A Gatling gun can make a number of attacks per round equal to 2 + its operator's Strength score as a full-round action, or half its operator's strength score as a standard action. Each sequential attack takes a cumulative -1 penalty on its attack roll. All attacks must be made within a 90-degree cone, and the gun may turn in only one direction while firing. (So the gun could attack target A a number of times, then attack target B a number of times, but could not then turn to hit target A again.) Firing a Gatling gun always provokes an Attack of Opportunity.
A Gatling gun's cartridges are waterproof and self-contained, so it can fire when wet. It may be fired underwater, but the number of attacks that may be made per round is halved, the penalty for each subsequent attack increases to -2, and its range increment decreases to 5 feet. A Gatling gun can be used in the absence of air.

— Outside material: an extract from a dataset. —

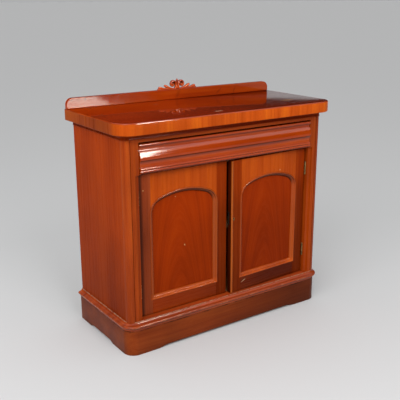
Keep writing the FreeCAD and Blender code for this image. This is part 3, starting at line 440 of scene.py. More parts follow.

Reloading a Gatling gun is a move-equivalent action. A Gatling gun is reloaded either by pouring ammunition into a hopper attached to the feed, which does not interfere with firing during that round, or by removing whatever is attached to the feed and attaching a magazine, which prevents the gun from firing during that round. A hopper or magazine without cartridges is cheap: only 1 sp. Each cartridge costs 1 gp. A magazine can hold 120 cartridges, while a hopper can hold 30.
A Gatling gun's bullets do piercing damage. They are usually made of lead (hardness 7).
A Gatling gun's magical enhancements cost 10 times what they would normally cost.
After 1 round of firing black-powder (the default) rounds, a cloud of thick smoke is visible at the gun's location, making it very obvious (DC 0 Spot check, before applying distance modification) and makes ranged attacks going through that square take a -1 circumstance penalty. This smoke dissipates after 1d6 rounds in light wind, after 1d4 rounds in moderate wind, or after 1 round in strong wind or stronger.
|Steel||1000 gp||1,300 gp||10||30||—|
|Deep Crystal||—||2,000 gp||10||30||Psionic|
|Mundane Crystal||—||1,300 gp||8||25||No rusting, not metal|
|Iron, Cold||2,000 gp||2,300 gp||10||30||Magical enchantments cost an additional 2,000 gp.|
|Mithral||—||10,000 gp||15||30||1/2 weight|
|Silver, Alchemical||1,180 gp||1,480 gp||8||10||−1 damage|
|Substance||Hardness||Cost per cartridge||Special|
|Alchemical silver||8||20 gp||-1 damage|
|Mundane crystal||8||3 gp||No rusting, not metal|
|Iron or steel||10||2 gp||-|
|Cold iron||10||4 gp||Magical enhancements cost an additional 80 GP|
|Deep crystal||10||140 gp||Psionic|
|Mithral||15||440 gp||1/2 weight|
|Adamantine||20||540 gp||Ignores hardness less than 20|
Several material changes may be made to the composition of the cartridge or the gunpowder used. Changes to powder may stack with changes to cartridge material.
|Modification||Change in cost||Change in Craft DC||Special|
|Smokeless powder||+5 sp||+2||Prevents smoke, range increment +20 ft.|
|Iron cartridge||-5 sp||-1||Become useless in water or if dropped|
|Potassium paper cartridge||+5 sp||+1||Doesn't leave empty cartridges|
Bullet prices are given for single cartridges, rather than lots of 10. Cartridges are bought one at a time. Firing a bullet from a gun made of a material with lower hardness than the bullet will cause the bullet's damage to also be dealt to the gun, regardless of whether the bullet hits.